Tuesday, July 08, 2003
As far as I'm concerned, with the Down Home, Johnson City has a way better music scene than Nashville. It's just more fun to go out there than it is here and finding a parking spot isn't a problem.
That said, ya'll should know that tomorrow, X (the whole original band) is playing and outdoor show (called the Uptown Mix) here in Nashville, with Jason and the Scorchers and The Fags. Price of admission? $5 bucks! Is that not just nuts? $5 bucks!
I'm just so excited I had to tell somebody... and isn't The Fags like the greatest name for a band? "Ladies and Gentleman... put your hands together... for THE FAGS! God, that cracks me up.
Another good Uptown Mix will be The Flaming Lips with The Eels, August 6.
Monday, July 07, 2003
Friday, July 04, 2003
My wish for the year.
Ben Stiller and Owen Wilson should license ALL the old blonde/brunette buddy car drivin' TV shows for movie remakes. They've already got Starsky and Hutch.
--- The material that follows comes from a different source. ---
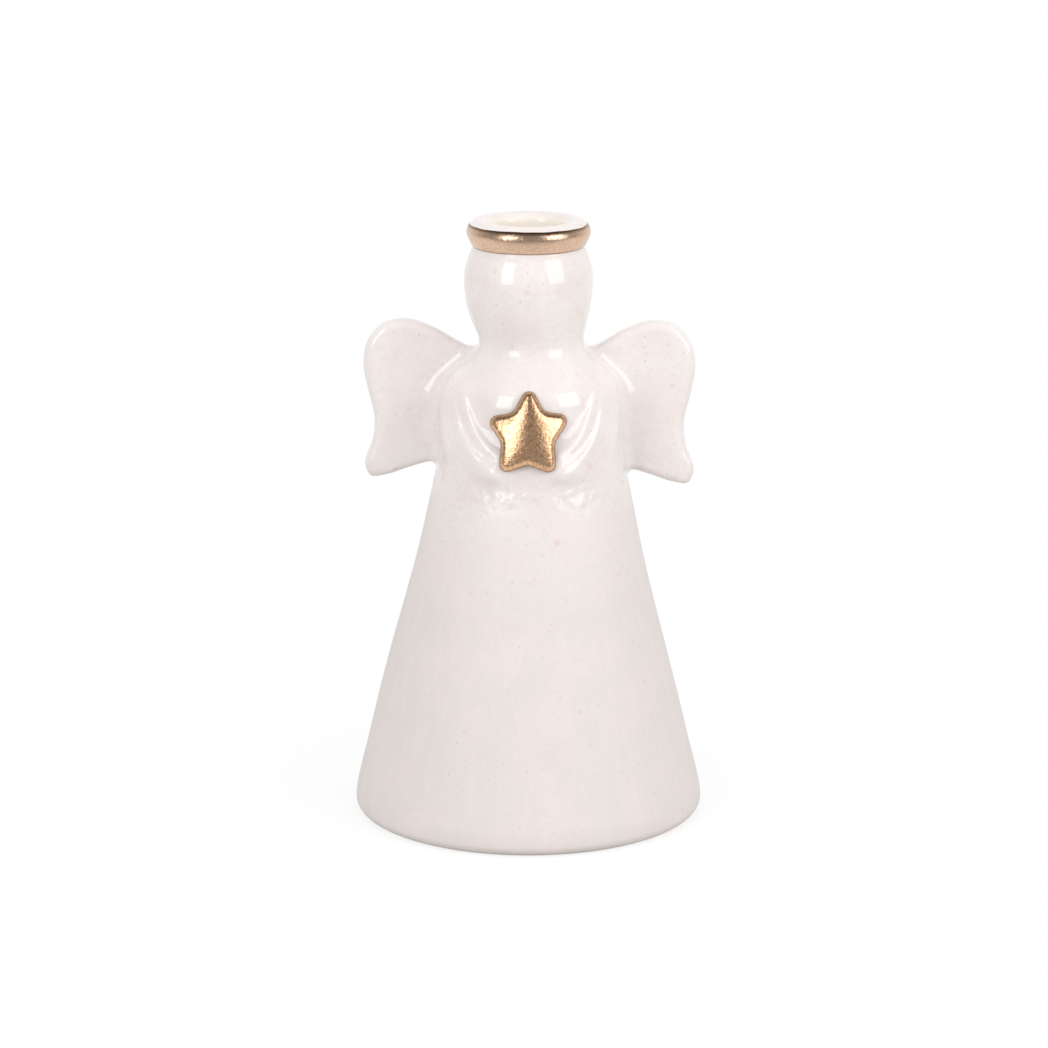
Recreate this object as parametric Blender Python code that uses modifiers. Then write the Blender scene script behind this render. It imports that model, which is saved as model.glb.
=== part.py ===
"""Angel candle holder: one hollow glazed ceramic casting with a gilt halo rim and a gilt star.

The body stands on the foot ring at z = 0 with the candle socket straight above the origin.
The front, with the star and the folded arms, faces -Y, and the wings spread along X.
"""

import math

import bmesh
import bpy

MM = 0.001

# Heights, stacked from the foot up
SKIRT_HEIGHT = 104.0 * MM
TORSO_HEIGHT = 38.2 * MM
HEAD_HEIGHT = 28.4 * MM
HALO_HEIGHT = 7.0 * MM
LIP_RISE = 1.1 * MM

# Outside radii of the turned body
BASE_RADIUS = 52.2 * MM
WAIST_RADIUS = 28.4 * MM
NECK_RADIUS = 14.9 * MM
HEAD_RADIUS = 18.9 * MM
CROWN_RADIUS = 16.8 * MM
HALO_PROUD = 1.6 * MM
LIP_RADIUS = 14.7 * MM
FOOT_ROUNDING = 3.2 * MM
HEAD_WIDEST = 18.4 * MM

# Candle socket and the hollow under it
SOCKET_DIAMETER = 22.4 * MM
SOCKET_DEPTH = 23.0 * MM
SOCKET_FLOOR_ROUNDING = 2.0 * MM
WALL = 4.2 * MM
FOOT_RING_WIDTH = 5.0 * MM
CEILING_ROUNDING = 2.0 * MM

# Wings, as seen from the front
WING_THICKNESS = 7.0 * MM
WING_EDGE_ROUNDING = 2.4 * MM
WING_SETBACK = 5.5 * MM
LEFT_WING_REACH = 48.9 * MM
LEFT_WING_LENGTH = 47.6 * MM
LEFT_WING_ABOVE_NECK = 5.9 * MM
RIGHT_WING_REACH = 49.4 * MM
RIGHT_WING_LENGTH = 49.2 * MM
RIGHT_WING_ABOVE_NECK = 5.3 * MM

# Star on the chest
STAR_TIP_RADIUS = 13.9 * MM
STAR_NOTCH_RADIUS = 7.7 * MM
STAR_TIP_ROUNDING = 1.8 * MM
STAR_NOTCH_ROUNDING = 3.0 * MM
STAR_TALLNESS = 1.06
STAR_ABOVE_WAIST = 17.0 * MM
STAR_LEAN = 13.0
STAR_PROUD = 4.0 * MM
STAR_PUFF = 1.7 * MM
STAR_BEDDING = 6.0 * MM

# Arms in low relief
SLEEVE_THICKNESS = 9.2 * MM
SLEEVE_PROUD = 1.7 * MM
FOREARM_THICKNESS = 5.0 * MM
FOREARM_PROUD = 2.0 * MM

# Fineness of the round shapes
BODY_STEPS = 60
HOLLOW_STEPS = 40
ARC_STEPS = 4
TUBE_SIDES = 2

NECK_Z = SKIRT_HEIGHT + TORSO_HEIGHT
CROWN_Z = NECK_Z + HEAD_HEIGHT
HALO_TOP_Z = CROWN_Z + HALO_HEIGHT
TOP_Z = HALO_TOP_Z + LIP_RISE
SOCKET_RADIUS = SOCKET_DIAMETER / 2
SOCKET_FLOOR_Z = TOP_Z - SOCKET_DEPTH
HALO_RADIUS = CROWN_RADIUS + HALO_PROUD
HALO_EDGE_RADIUS = (LIP_RADIUS + 2 * HALO_RADIUS) / 3

# Skirt flare: share of the skirt's height, share of the way from the waist radius to the base radius
SKIRT_FLARE = (
    (0.055, 0.985),
    (0.10, 0.945),
    (0.19, 0.845),
    (0.34, 0.69),
    (0.48, 0.53),
    (0.63, 0.36),
    (0.77, 0.205),
    (0.885, 0.095),
)
# Torso: share of the torso's height, share of the way from the neck radius to the waist radius
TORSO_SHAPE = (
    (0.22, 0.91),
    (0.39, 0.83),
    (0.52, 0.755),
    (0.63, 0.685),
    (0.71, 0.61),
    (0.78, 0.49),
    (0.84, 0.37),
    (0.92, 0.20),
    (0.97, 0.08),
)
# Lower head: share of the way up to its widest height, share of the way from neck to head radius
LOWER_HEAD = ((0.10, 0.03), (0.24, 0.27), (0.40, 0.58), (0.60, 0.83), (0.80, 0.96), (1.0, 1.0))
UPPER_HEAD_SHARES = (0.3, 0.55, 0.78, 1.0)
# Halo: share of its height where it is widest, and how far its flank bows out
HALO_WIDEST = 0.76
HALO_BOW = 1.3

# Wing outline from its root in the body: share of the reach, share of the length below the top
WING_OUTLINE = (
    (0.28, 0.235),
    (0.442, 0.133),
    (0.596, 0.045),
    (0.745, 0.0),
    (0.879, 0.029),
    (0.972, 0.13),
    (1.0, 0.265),
    (0.977, 0.425),
    (0.935, 0.63),
    (0.947, 0.756),
    (0.995, 0.93),
    (0.962, 0.995),
    (0.882, 0.99),
    (0.73, 0.94),
    (0.57, 0.893),
    (0.30, 0.85),
)

# Arms: degrees round from the front, share of the torso's height, share of the full thickness
SLEEVE_PATH = (
    (76, 0.84, 0.55),
    (63, 0.70, 0.9),
    (49, 0.48, 1.0),
    (37, 0.28, 1.0),
    (28, 0.17, 1.0),
    (23.5, 0.115, 0.85),
    (21.5, 0.085, 0.5),
)
FOREARM_PATH = (
    (62, 0.80, 0.5),
    (47, 0.64, 0.95),
    (33, 0.45, 1.0),
    (20, 0.27, 1.0),
    (14, 0.19, 0.65),
)


def remove_everything():
    for item in list(bpy.data.objects):
        bpy.data.objects.remove(item, do_unlink=True)


def new_collection(name, shown):
    collection = bpy.data.collections.new(name)
    bpy.context.scene.collection.children.link(collection)
    collection.hide_render = not shown
    return collection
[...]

That leaves the Dukes of Hazard and Simon and Simon.
Still looking for those pesky weapons of mass destruction?
type "weapons of mass destruction" in the search field,
and then hit "I'm Feeling Lucky."
Wednesday, July 02, 2003
well GODDAMN Brook! We are not only at war with Iraq, but we are involved in an even more desperate war for the spiritual survival of our nation! You can't expect our leaders (such as esteemed hypocratian Senator Bill Frist) to worry about competent and affordable health care when there are QUEERS out there wanting to get married!!!!
jeeezzzz, Where's your patriotism?
Tuesday, July 01, 2003
Hello blog... been a long time, but i have a medical excuse. i herniated 2 disks in my back, and then got a blood clot, and also had some kind of weird puking fever. i've been sick for a month. hospitalized twice. i could go on and on about the shitty state of healthcare, but i think i'm just going to say this: why can't you shop for a physician the way you would shop for any other service? a lawyer or a landscape designer.
i've gone to the same doc for 7 years. she was the newest kid on the block when i got my healthcare plan, ergo she was the next available doc, ergo that's who i was told to go by my insurance plan. i didn't know anything about her -- what she studied in school or even WHERE she went to school. it wasn't like i could check her out and then go check out another doc. it was like, be damn glad you have insurance and shut the hell up.
why is this? you'd think that people would really care about knowing everything they can about their healthcare providers. but just try to find anything out. i know way more about a car before i buy it... or about computer or audio equipment. you at least get the brochure or surf the website... look at the specs... compare features. jeez -- with doctors, people you rely on to keep you alive -- you are expected to just take the next one available. that's if you're lucky enough to have insurance.
you might be wondering what my doc did to piss me off so bad. it's not any one thing. it's a general state of bullshit. for instance, since this latest illness happened, she hasn't once conferred with me about what is wrong. she never said "this is what is wrong and this is what we are going to do." i've had to sleuth out my diagnosis -- and naturally i only have the most shallow (read: frightening) understanding of what it is. so... that pisses me off. every direct question i asked was met with a brush off.
here's another... how would you feel if you ask you doctor for help with pain management and they hand you a bag of samples and say, "i'm not sure what this is, but go ahead and take it and see what happens."
SEE WHAT HAPPENS! what the hell. let's not do that at all. lets find out what is in this medicine. lets see if it might interact with shit i'm already taking. i swear she gives out stuff from the sample cabinet b/c she's too busy to think about prescribing anything. LETS SEE WHAT HAPPENS! is this what healthcare has come to? are these people all on drugs?